*WHAT TO WORK ON*: Extract from the entries below, exactly as given, only the lines from the line containing "Continue the three.js" to the line containing "return points", both lines included.

*RECORDS PROVIDED*:
════════
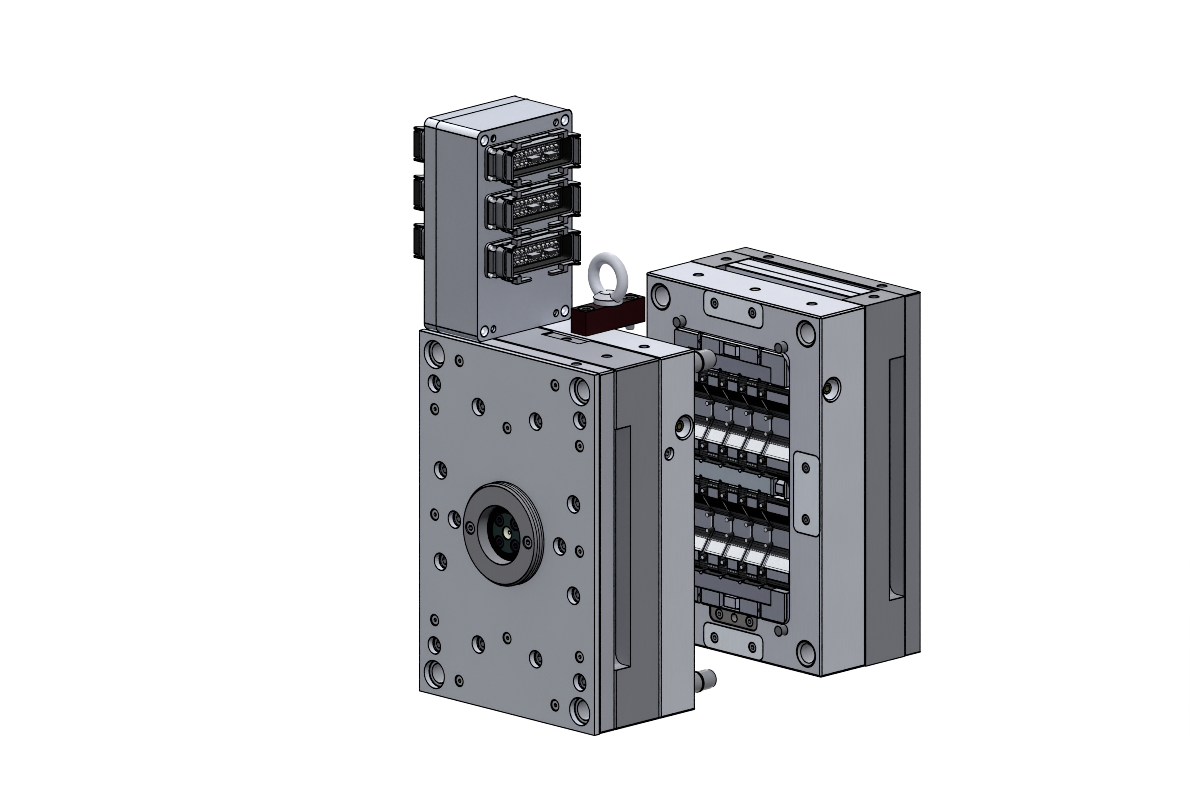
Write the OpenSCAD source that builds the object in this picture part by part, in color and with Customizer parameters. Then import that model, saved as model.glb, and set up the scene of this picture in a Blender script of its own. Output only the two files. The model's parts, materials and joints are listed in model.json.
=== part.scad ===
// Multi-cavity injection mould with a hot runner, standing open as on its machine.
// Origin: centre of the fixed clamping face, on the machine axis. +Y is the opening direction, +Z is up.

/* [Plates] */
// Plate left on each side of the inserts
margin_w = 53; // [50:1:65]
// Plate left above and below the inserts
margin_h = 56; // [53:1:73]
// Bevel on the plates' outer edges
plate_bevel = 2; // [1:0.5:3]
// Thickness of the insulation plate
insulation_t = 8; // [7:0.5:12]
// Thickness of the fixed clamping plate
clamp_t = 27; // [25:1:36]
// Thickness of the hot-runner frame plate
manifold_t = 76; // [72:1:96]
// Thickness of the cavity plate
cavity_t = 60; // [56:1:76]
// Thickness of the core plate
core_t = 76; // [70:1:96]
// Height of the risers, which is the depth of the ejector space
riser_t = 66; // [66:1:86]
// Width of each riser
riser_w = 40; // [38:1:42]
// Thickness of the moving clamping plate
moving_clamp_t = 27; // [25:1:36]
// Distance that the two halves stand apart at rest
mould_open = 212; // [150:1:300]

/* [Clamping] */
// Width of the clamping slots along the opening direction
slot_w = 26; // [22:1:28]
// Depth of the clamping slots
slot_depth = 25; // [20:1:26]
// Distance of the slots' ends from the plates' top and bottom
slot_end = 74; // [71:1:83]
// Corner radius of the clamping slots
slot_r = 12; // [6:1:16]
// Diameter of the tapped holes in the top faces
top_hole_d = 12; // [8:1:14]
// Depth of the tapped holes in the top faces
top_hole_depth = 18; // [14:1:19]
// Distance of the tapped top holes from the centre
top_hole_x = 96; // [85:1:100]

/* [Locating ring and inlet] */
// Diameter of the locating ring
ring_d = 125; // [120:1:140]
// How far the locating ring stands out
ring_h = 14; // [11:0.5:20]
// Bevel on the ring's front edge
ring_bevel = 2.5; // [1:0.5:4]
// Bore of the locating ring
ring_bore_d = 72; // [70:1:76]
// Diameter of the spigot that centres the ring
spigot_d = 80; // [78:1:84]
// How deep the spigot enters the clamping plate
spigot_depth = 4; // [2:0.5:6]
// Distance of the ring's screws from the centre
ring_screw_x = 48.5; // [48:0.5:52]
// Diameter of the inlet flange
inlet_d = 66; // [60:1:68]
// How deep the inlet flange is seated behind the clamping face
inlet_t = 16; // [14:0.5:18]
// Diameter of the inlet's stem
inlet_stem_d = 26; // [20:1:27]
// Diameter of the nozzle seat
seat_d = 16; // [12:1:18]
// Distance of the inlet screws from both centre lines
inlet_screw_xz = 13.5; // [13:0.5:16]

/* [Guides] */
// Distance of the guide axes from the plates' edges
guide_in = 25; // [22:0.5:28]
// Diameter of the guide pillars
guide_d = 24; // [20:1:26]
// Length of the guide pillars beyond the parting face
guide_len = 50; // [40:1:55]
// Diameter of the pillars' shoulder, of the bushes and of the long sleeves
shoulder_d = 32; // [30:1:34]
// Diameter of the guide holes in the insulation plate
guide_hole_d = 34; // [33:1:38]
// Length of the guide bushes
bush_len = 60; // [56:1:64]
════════
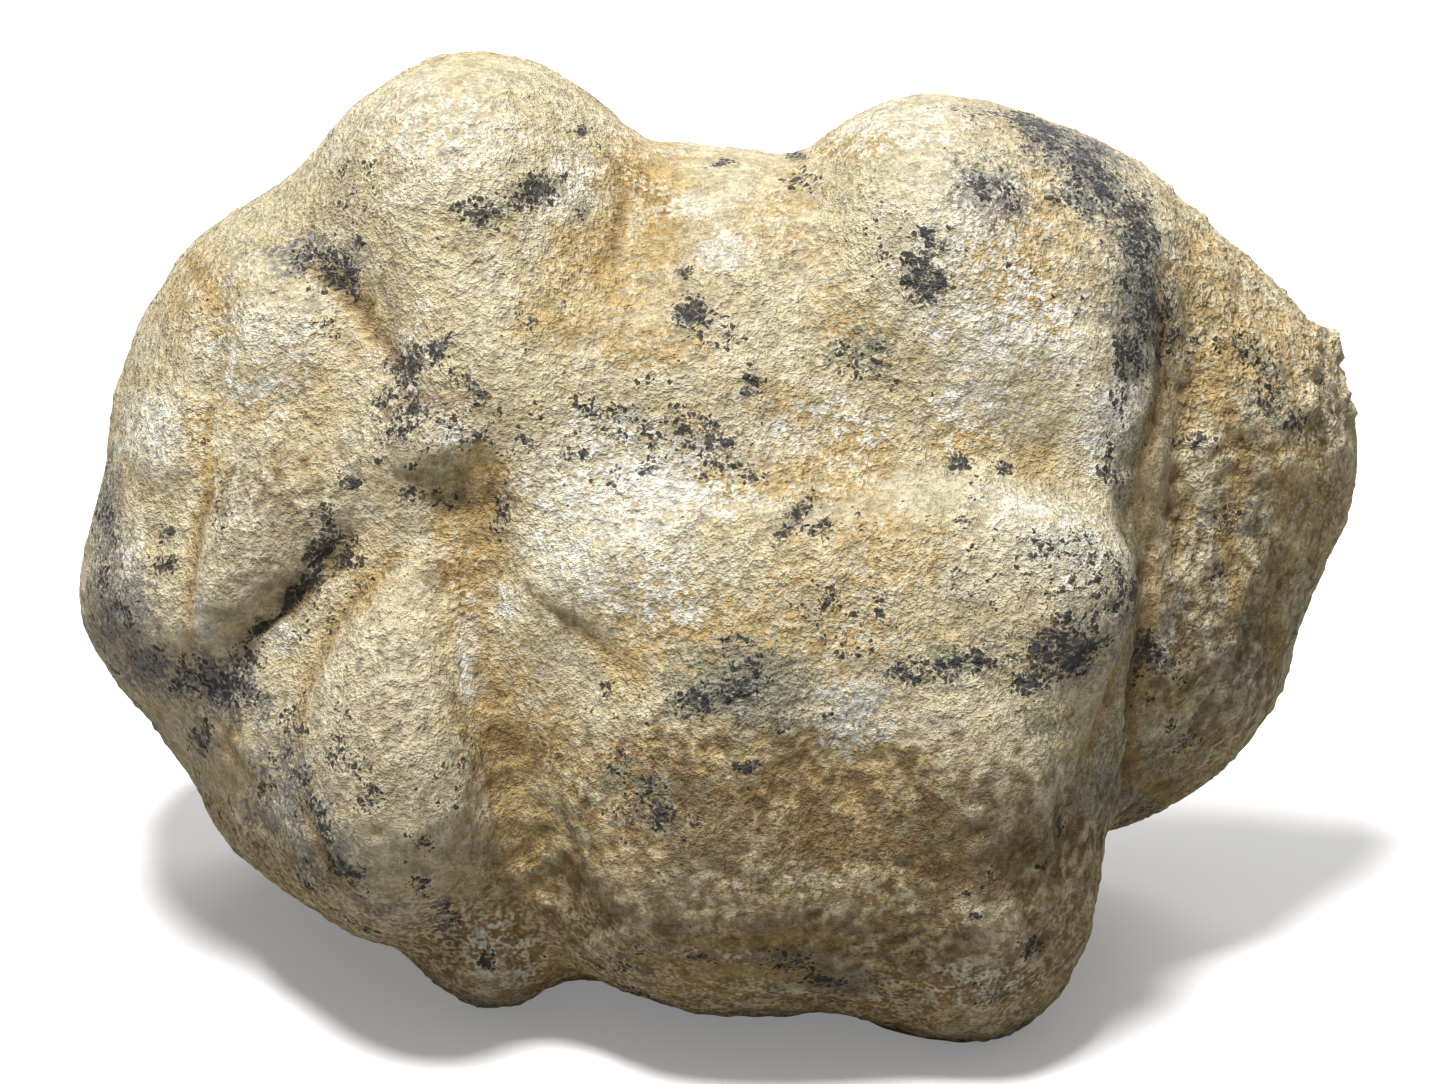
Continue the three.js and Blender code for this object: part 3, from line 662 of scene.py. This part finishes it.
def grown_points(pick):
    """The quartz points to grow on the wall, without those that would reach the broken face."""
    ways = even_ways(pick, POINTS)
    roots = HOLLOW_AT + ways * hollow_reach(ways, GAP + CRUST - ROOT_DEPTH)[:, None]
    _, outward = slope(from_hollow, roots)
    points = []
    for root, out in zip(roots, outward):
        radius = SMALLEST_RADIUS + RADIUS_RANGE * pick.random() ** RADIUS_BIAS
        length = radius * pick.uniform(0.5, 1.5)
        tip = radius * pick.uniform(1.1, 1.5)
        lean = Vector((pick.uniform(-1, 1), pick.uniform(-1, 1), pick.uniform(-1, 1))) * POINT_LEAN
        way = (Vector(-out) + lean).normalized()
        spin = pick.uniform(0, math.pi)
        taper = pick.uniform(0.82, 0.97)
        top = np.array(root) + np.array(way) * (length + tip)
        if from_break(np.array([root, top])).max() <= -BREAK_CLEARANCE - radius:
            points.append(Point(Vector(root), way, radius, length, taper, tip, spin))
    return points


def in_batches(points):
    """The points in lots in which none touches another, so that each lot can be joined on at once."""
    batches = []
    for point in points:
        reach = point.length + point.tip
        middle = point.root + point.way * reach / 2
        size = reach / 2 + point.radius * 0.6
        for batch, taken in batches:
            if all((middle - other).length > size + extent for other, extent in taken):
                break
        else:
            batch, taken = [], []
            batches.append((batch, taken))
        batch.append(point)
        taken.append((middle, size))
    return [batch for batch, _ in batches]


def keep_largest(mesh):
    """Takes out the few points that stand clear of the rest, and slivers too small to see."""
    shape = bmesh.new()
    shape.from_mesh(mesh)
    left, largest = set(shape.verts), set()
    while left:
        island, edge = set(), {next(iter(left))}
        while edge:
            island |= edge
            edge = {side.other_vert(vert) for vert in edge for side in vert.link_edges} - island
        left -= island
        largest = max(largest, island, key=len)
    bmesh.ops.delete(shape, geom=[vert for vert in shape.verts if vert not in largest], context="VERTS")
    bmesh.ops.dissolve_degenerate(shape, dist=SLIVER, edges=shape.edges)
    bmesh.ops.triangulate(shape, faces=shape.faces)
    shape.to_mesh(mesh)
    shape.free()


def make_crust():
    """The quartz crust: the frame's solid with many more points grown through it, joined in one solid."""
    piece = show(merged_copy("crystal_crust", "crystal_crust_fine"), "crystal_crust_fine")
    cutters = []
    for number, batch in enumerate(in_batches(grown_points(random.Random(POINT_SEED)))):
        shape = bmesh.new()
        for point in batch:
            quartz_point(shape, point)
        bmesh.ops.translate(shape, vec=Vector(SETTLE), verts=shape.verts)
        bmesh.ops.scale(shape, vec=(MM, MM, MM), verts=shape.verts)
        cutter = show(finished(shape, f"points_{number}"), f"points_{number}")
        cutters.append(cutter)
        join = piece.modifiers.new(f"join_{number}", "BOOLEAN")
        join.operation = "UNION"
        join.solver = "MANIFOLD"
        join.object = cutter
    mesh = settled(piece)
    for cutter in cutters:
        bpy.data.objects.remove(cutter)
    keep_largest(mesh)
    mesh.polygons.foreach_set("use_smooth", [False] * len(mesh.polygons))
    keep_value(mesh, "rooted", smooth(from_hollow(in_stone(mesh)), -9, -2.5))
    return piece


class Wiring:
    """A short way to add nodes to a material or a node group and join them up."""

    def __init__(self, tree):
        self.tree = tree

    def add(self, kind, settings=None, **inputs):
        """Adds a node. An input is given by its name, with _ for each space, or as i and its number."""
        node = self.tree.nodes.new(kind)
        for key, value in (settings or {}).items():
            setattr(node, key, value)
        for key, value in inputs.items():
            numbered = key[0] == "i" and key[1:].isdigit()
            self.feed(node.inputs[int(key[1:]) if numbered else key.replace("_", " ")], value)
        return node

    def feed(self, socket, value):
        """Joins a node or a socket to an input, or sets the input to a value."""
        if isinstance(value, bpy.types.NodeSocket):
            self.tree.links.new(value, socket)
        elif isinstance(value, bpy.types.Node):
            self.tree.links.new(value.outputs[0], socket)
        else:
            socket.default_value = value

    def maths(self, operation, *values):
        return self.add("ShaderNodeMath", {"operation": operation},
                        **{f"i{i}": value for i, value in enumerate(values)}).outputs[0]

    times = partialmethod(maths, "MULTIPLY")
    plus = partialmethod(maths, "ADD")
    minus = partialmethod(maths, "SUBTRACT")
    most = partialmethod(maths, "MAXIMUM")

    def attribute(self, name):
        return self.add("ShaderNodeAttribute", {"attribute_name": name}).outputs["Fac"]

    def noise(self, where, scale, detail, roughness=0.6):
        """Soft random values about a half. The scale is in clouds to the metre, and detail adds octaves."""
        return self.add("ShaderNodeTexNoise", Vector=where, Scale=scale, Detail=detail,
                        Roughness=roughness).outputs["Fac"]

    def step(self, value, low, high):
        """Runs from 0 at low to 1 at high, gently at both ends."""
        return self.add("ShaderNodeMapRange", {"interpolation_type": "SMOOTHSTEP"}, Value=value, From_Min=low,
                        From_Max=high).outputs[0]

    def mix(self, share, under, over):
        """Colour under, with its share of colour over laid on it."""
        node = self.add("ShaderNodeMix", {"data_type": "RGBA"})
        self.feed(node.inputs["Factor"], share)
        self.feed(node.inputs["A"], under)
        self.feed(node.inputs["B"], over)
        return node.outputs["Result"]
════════
*REPLY TO THE TASK*:
Continue the three.js and Blender code for this object: part 3, from line 662 of scene.py. This part finishes it.
def grown_points(pick):
    """The quartz points to grow on the wall, without those that would reach the broken face."""
    ways = even_ways(pick, POINTS)
    roots = HOLLOW_AT + ways * hollow_reach(ways, GAP + CRUST - ROOT_DEPTH)[:, None]
    _, outward = slope(from_hollow, roots)
    points = []
    for root, out in zip(roots, outward):
        radius = SMALLEST_RADIUS + RADIUS_RANGE * pick.random() ** RADIUS_BIAS
        length = radius * pick.uniform(0.5, 1.5)
        tip = radius * pick.uniform(1.1, 1.5)
        lean = Vector((pick.uniform(-1, 1), pick.uniform(-1, 1), pick.uniform(-1, 1))) * POINT_LEAN
        way = (Vector(-out) + lean).normalized()
        spin = pick.uniform(0, math.pi)
        taper = pick.uniform(0.82, 0.97)
        top = np.array(root) + np.array(way) * (length + tip)
        if from_break(np.array([root, top])).max() <= -BREAK_CLEARANCE - radius:
            points.append(Point(Vector(root), way, radius, length, taper, tip, spin))
    return points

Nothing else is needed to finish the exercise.